Councilman Randy Corman
Photo Sharing and Video Hosting at Photobucket


Dan Clawson (who just leveled false open-meetings allegations against his colleagues) used an illegal email conversation amongst a quorum of his colleagues to try to stall or kill the Henry Moses Aquatic Center in 2002. He had selected three other members of the council that he thought were against the pool, and lobbied them hard in his secret email "meeting" to halt the project.

While Councilmember Kathy Keolker and Terri Briere took Dan's side, Dan miscalculated with Don Persson who came out in favor of the proposed aquatic center. (Yay Don!) Don joined me, King Parker, and Toni Nelson to give us the four needed to push the funding through.

Ultimately, on the advice of city attoney Zanetta Fontes, I read Dan Clawson's email aloud at the council meeting to put it into the public record. While I did not elaborate at the meeting, I did this to assure the final council vote could not be overturned on any possible open-meetings violation complaint regarding Dan's email. Dan later followed me into my office agitated and red-faced, screaming "This means war Corman...this means war!" and DEMANDED to know where I got his email.... insisting that his privacy had been invaded. (But I had come across this email very harmlessly, after our council secretary had found it on the council records system, noticed several council members had not been included in it, and put a hardcopy of it on our desks, as part of her normal job duities)

Kathy Keolker (as a council member) had tried everything to kill the Henry Moses Aquatic Center until she saw Don Persson give it support in the final decision-making meeting.

We completed the pool in December 2003, the month Mayor Tanner left office. We had a ceremony for it's dedication, complete with a plaque bearing Jess Tanner's name at the top, as the mayor who made it happen. His family was so proud.

Five months later, Kathy Keolker put a new plaque on the pool building with her own name at the top as mayor.

CLICK HERE to see the minutes from my reading Dan's illegal email into the record, and the swimming pool debate that followed.

Thanks!

Randy

P.S. Denis Law helped us get the aquatic Center as well, with his strong Renton Reporter editorials in favor of this project.
 
 
Councilman Randy Corman
As readers know, Dan Clawson is lying about me and suing me because he lost in a four-to- three vote a week ago, after verbally attacking Marcie Palmer, insulting me and his other colleagues, and then fumbling the rest of the debate apparently due to anger issues.
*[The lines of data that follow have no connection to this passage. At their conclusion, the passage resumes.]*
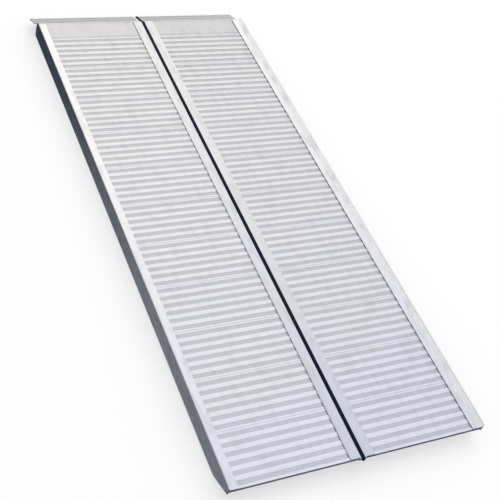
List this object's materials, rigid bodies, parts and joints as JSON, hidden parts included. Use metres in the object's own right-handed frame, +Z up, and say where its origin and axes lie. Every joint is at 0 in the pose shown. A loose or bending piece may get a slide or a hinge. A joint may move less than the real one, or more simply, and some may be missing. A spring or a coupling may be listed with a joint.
{
  "type": "portable wheelchair ramp",
  "caption": "Folding aluminium wheelchair ramp: two ribbed half decks in side rails, joined by a lengthwise hinge, with tilting transition lips at the upper end.",
  "frame": {"origin": "on the fold line between the two half decks, level with the rails' bottom faces, halfway along the overall length", "axes": "+X to the right across the ramp, seen from its lower end; +Y up the ramp, from the bevelled lower end towards the lips; +Z up"},
  "size_m": [0.7855, 1.8625, 0.0656],
  "materials": {
    "rail_aluminium": "mill-finish extrusion, fine streaks along its length",
    "plank_aluminium": "mill-finish extrusion, bright rib tops and duller grooves",
    "lip_aluminium": "mill-finish extrusion, ribbed",
    "hinge_steel": "zinc plated",
    "rivet_aluminium": "satin",
    "seal_rubber": "satin black extrusion",
    "pad_rubber": "matt black",
    "handle_steel": "zinc plated",
    "grip_plastic": "moulded, fine texture"
  },
  "bodies": {
    "left_panel": {"left_outer_rail": "rail_aluminium", "left_inner_rail": "rail_aluminium", "left_plank_01": "plank_aluminium", "left_plank_02": "plank_aluminium", "left_plank_03": "plank_aluminium", "left_plank_04": "plank_aluminium", "left_plank_05": "plank_aluminium", "left_plank_06": "plank_aluminium", "left_plank_07": "plank_aluminium", "left_plank_08": "plank_aluminium", "left_plank_09": "plank_aluminium", "left_plank_10": "plank_aluminium", "left_plank_11": "plank_aluminium", "left_top_plank": "plank_aluminium", "left_lip_stops": "hinge_steel", "hinge_leaf_left": "hinge_steel", "hinge_pin": "hinge_steel", "leaf_rivets_left": "rivet_aluminium", "plank_rivets_left": "rivet_aluminium"},
    "right_panel": {"right_inner_rail": "rail_aluminium", "right_outer_rail": "rail_aluminium", "right_plank_01": "plank_aluminium", "right_plank_02": "plank_aluminium", "right_plank_03": "plank_aluminium", "right_plank_04": "plank_aluminium", "right_plank_05": "plank_aluminium", "right_plank_06": "plank_aluminium", "right_plank_07": "plank_aluminium", "right_plank_08": "plank_aluminium", "right_plank_09": "plank_aluminium", "right_plank_10": "plank_aluminium", "right_plank_11": "plank_aluminium", "right_top_plank": "plank_aluminium", "right_lip_stops": "hinge_steel", "hinge_leaf_right": "hinge_steel", "leaf_rivets_right": "rivet_aluminium", "plank_rivets_right": "rivet_aluminium", "gap_seal": "seal_rubber", "handle_bracket_front": "handle_steel", "handle_bracket_rear": "handle_steel", "handle_pins": "handle_steel", "handle_rivets": "rivet_aluminium"},
    "left_transition": {"left_lip": "lip_aluminium", "left_lip_pad": "pad_rubber"},
    "right_transition": {"right_lip": "lip_aluminium", "right_lip_pad": "pad_rubber", "lip_seal": "seal_rubber"},
    "carry_handle": {"handle_bail": "handle_steel", "handle_grip": "grip_plastic"}
  },
  "joints": [
    {"name": "fold", "type": "hinge", "parent": "left_panel", "child": "right_panel", "pos_m": [0, 0, -0.002], "axis": [0, 1, 0], "range_deg": [0, 180]},
    {"name": "left_lip_tilt", "type": "hinge", "parent": "left_panel", "child": "left_transition", "pos_m": [-0.2, 0.87138, 0.0374], "axis": [-1, 0, 0], "range_deg": [-20, 15]},
    {"name": "right_lip_tilt", "type": "hinge", "parent": "right_panel", "child": "right_transition", "pos_m": [0.2, 0.87138, 0.0374], "axis": [-1, 0, 0], "range_deg": [-20, 15]},
    {"name": "handle_swing", "type": "hinge", "parent": "right_panel", "child": "carry_handle", "pos_m": [0.388, -0.06697, 0.042], "axis": [0, -1, 0], "range_deg": [0, 90]}
  ]
}
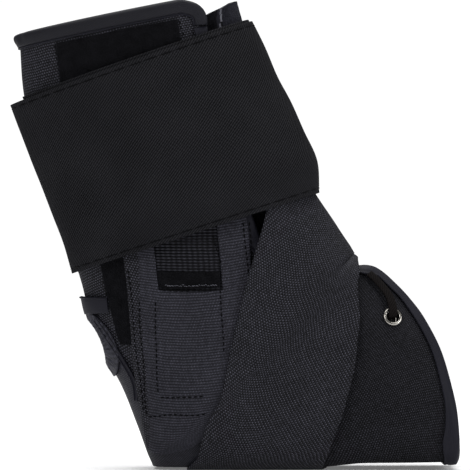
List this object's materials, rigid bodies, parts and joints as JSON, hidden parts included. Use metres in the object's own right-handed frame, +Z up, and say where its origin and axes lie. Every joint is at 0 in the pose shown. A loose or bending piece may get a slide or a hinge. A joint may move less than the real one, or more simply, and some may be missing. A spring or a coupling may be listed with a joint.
{
  "type": "ankle stabilizer",
  "caption": "Soft ankle stabilizer with padded woven quarters, two straps crossed over the instep and a wide elastic cuff, open at the toe and the heel.",
  "frame": {"origin": "on the ground under the middle of the whole, with the sole flat on z = 0", "axes": "+X from heel to toe, +Y to the far side, +Z up"},
  "size_m": [0.2504, 0.0826, 0.2615],
  "materials": {
    "nylon_weave": "coarse matte basket weave",
    "strap_weave": "coarse basket weave with a slight sheen",
    "elastic_knit": "matte fine knit",
    "loop_pile": "dull brushed pile",
    "tricot_tape": "smooth soft sheen",
    "ribbed_tape": "matte ribbed",
    "nickel": "polished plate",
    "lace_braid": "matte flat braid"
  },
  "bodies": {
    "root": {"near_quarter": "nylon_weave", "far_quarter": "nylon_weave", "near_edge_binding": "tricot_tape", "far_edge_binding": "tricot_tape", "near_loop_field": "loop_pile", "far_loop_field": "loop_pile", "near_side_panel": "nylon_weave", "far_side_panel": "nylon_weave", "near_stay_tape": "ribbed_tape", "far_stay_tape": "ribbed_tape", "near_eyelet": "nickel", "far_eyelet": "nickel", "near_strap": "strap_weave", "far_strap": "strap_weave", "collar": "tricot_tape", "heel_opening_binding": "tricot_tape", "back_tab": "tricot_tape", "tongue": "loop_pile", "elastic_cuff": "elastic_knit", "lace": "lace_braid"}
  },
  "joints": []
}
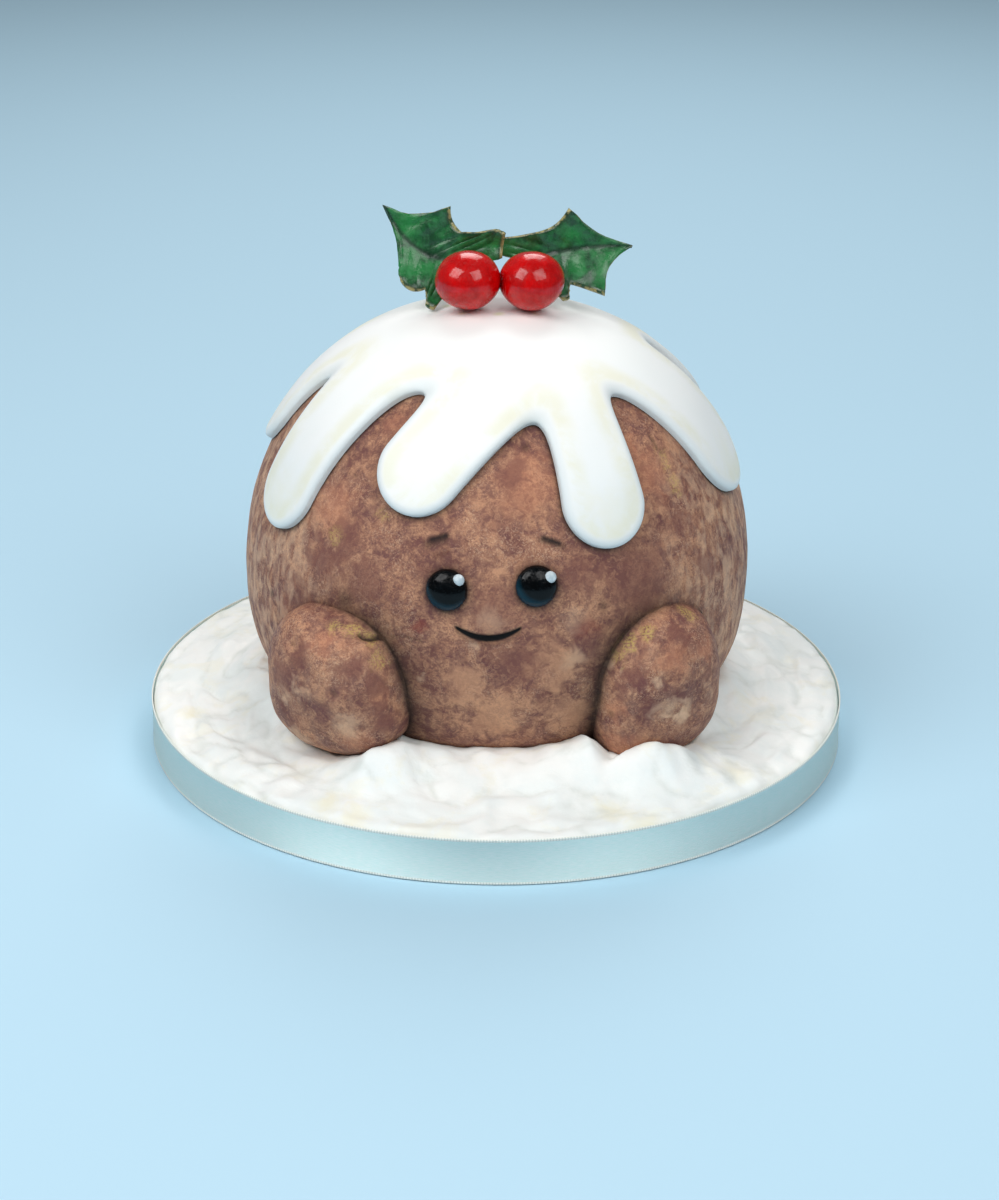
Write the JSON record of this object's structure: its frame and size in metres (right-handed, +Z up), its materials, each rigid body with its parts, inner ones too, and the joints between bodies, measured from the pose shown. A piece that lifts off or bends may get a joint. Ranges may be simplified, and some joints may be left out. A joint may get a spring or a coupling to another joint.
{
  "type": "christmas pudding cake",
  "caption": "Ball-shaped celebration cake made like a smiling christmas pudding, with poured white icing, berries and holly, on a round iced board edged with ribbon.",
  "frame": {"origin": "centre of the cake board's underside, on the table", "axes": "+Z up; the face looks to -Y; +X to the right of somebody who looks at the face"},
  "size_m": [0.23, 0.23, 0.1753],
  "materials": {
    "drum_foil": "board wrapped in embossed silver paper foil",
    "satin_ribbon": "pale ice-blue double satin with fine white selvedges",
    "snow_paste": "soft ruffled white sugar paste with faint cream shading",
    "pudding_paste": "brown sugar paste, mottled tan and plum with dusting colours",
    "white_icing": "smooth white sugar paste",
    "black_gloss": "glazed black sugar paste",
    "eye_white": "white sugar paste",
    "berry_red": "glazed red sugar paste",
    "holly_green": "green petal paste with dusted and gold-brushed rims"
  },
  "bodies": {
    "root": {"cake_board": "drum_foil", "ribbon": "satin_ribbon", "snow_icing": "snow_paste", "pudding": "pudding_paste", "foot_left": "pudding_paste", "foot_right": "pudding_paste", "icing_cap": "white_icing", "eye_left": "black_gloss", "eye_right": "black_gloss", "eye_dot_left": "eye_white", "eye_dot_right": "eye_white", "berry_left": "berry_red", "berry_right": "berry_red", "leaf_left": "holly_green", "leaf_right": "holly_green"}
  },
  "joints": []
}
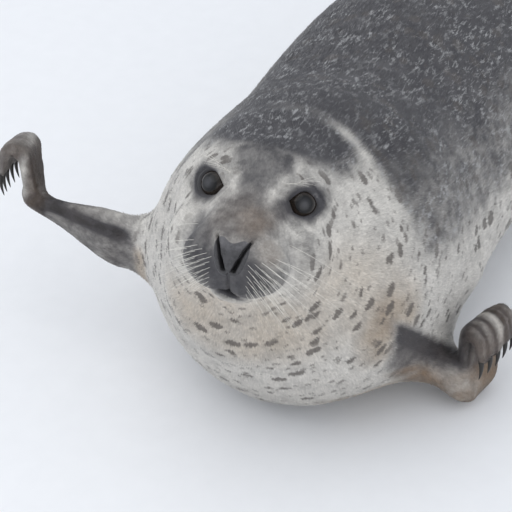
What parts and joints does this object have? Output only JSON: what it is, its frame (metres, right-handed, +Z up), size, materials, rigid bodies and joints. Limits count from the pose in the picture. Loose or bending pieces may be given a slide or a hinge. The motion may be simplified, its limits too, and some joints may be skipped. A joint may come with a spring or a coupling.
{
  "type": "spotted seal",
  "caption": "Life-size still model of a spotted seal lying on its belly, head raised and turned, one fore flipper held out in the air and the other resting on the ground.",
  "frame": {"origin": "under the middle of the bounding box, at the level of the ground", "axes": "+Z up; +Y runs along the body from nose to hind flippers; +X towards the seal's own left side"},
  "size_m": [0.6066, 1.4728, 0.3541],
  "materials": {
    "fur_head": "short dense flat fur, grey over silver, dark crown and pale rings round the eyes",
    "fur_pale": "short dense flat fur, cream silver with small dark oval spots",
    "fur_mantle": "short dense flat fur, slate grey mantle with pale mottling, paler and spotted down the flanks",
    "fur_flipper": "very short flat fur, dark grey with paler edges and a brown underside",
    "nose_leather": "bare, finely grained, slightly moist",
    "eye": "wet, dark, glossy",
    "claw": "dark horn, faintly ridged"
  },
  "bodies": {
    "root": {"head": "fur_head", "lower_jaw": "fur_pale", "nose_pad": "nose_leather", "eye_left": "eye", "eye_right": "eye", "neck": "fur_pale", "trunk_front": "fur_mantle", "trunk_rear": "fur_mantle", "hips": "fur_mantle", "tail": "fur_mantle", "foreflipper_left": "fur_flipper", "foreflipper_right": "fur_flipper", "hindflipper_left": "fur_flipper", "hindflipper_right": "fur_flipper", "claw_fore_left_1": "claw", "claw_fore_left_2": "claw", "claw_fore_left_3": "claw", "claw_fore_left_4": "claw", "claw_fore_left_5": "claw", "claw_fore_right_1": "claw", "claw_fore_right_2": "claw", "claw_fore_right_3": "claw", "claw_fore_right_4": "claw", "claw_fore_right_5": "claw", "claw_hind_left_1": "claw", "claw_hind_left_2": "claw", "claw_hind_left_3": "claw", "claw_hind_left_4": "claw", "claw_hind_left_5": "claw", "claw_hind_right_1": "claw", "claw_hind_right_2": "claw", "claw_hind_right_3": "claw", "claw_hind_right_4": "claw", "claw_hind_right_5": "claw"}
  },
  "joints": []
}
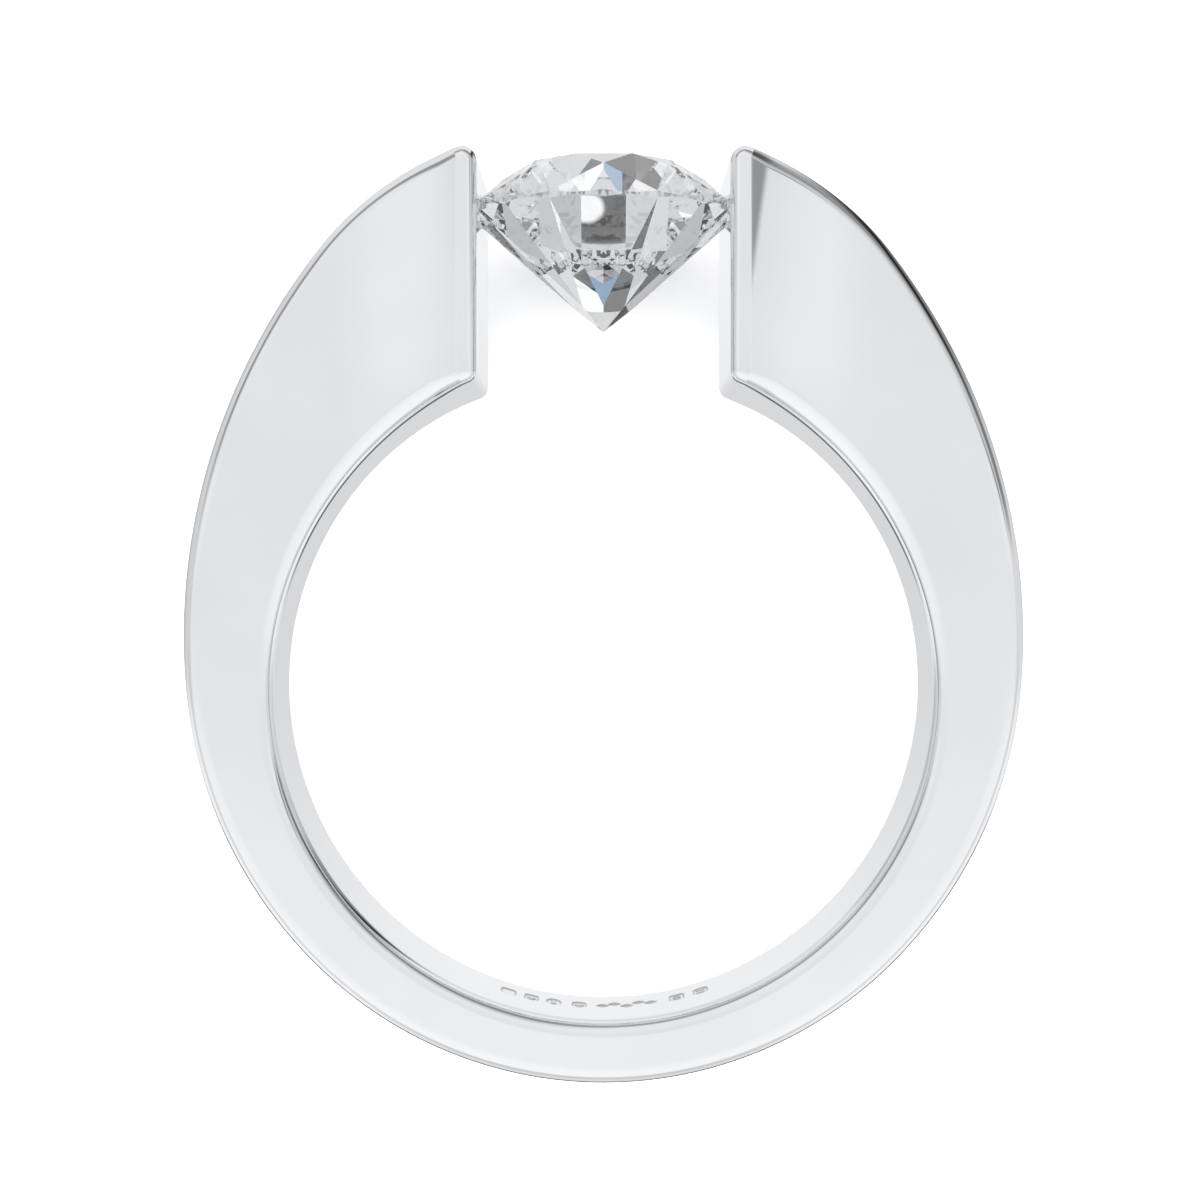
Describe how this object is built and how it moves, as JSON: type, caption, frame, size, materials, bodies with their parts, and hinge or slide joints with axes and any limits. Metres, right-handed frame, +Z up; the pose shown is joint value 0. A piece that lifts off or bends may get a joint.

What you may not know, is that Dan Clawson (as either a councilman or the mayor's attorney, I'm not sure which) harassed me endlessly during the Mayor's lipstick scandal, even though the mayor had started the whole thing herself.  At that time, after getting frustrated with his constant annoying emails, I asked him in an email why the mayor was refusing to take a like detector test.

Here is how the Renton Reporter quoted Dan Clawson in a published article in their June 21, 2006 edition.  (He tried hard to convince the world that I was making things up.)

As part of the police investigation, detectives conducted lie detector tests.  In a May 11 email, Clawson admonished Corman for spreading "rumors" that Keolker refused to take a lie-detector test.  "In the email that you sent me at 10:57 a.m. this morning, you state that Kathy is refusing to take a lie detector test.  At Denis Law's suggestion, I am copying the entire council as it is of concern to all of us.   I just spoke with Kathy.  She is very concerned about saying anything at all about the investigation, including whether or not she was asked to take a polygraph test.  You can talk to her directly, of course, if you think that she should be willing to publicize that information.  What Kathy has told me, and she will tell anyone who asks her, is that she has cooperated fully with the investigation.  She has answered every question truthfully, and done every act that she was requested to do by the investigation" Clawson added.


And here are excepts from the police investigation, which reveal how deceitful Dan's comments were:

On May 18, 2006, Detective Dave Patterson with Kent PD made the following comments in a written statement, which is part of his investigation:


Following a taped interview with the mayor on April 26, 2006, Detective Patterson turned off the tape recorder, at which time the mayor asked where all of this is going. Det. Patterson advised her that they had to investigate every angle. 'I advised her that the charges could range from burglary, theft, trespass to false reporting. I explained that we had to look at all possible situations. I advised her that we would be asking people for the possibility of polygraph tests. At this point the mayor advised me that as the Chief Executive Officer of the City, she felt she had a responsibility to the citizens to not expend taxpayer money on something like this any further. She stated that she needed for this to go away as soon as possible. I advised her that we had an investigation to conduct and that I would be getting back with her.'

On May 2, 2006, I did speak briefly with Randy Corman. He called to advise me of a telephone call he had got from Jay Covington, who was back at a FEMA conference with the mayor this past week. He stated that Jay was basically saying the mayor wanted him and Julia to not take the polygraph and to call off the investigation. Randy mailed me a saved audio copy of the message. I had this message transcribed and a copy is included with this report.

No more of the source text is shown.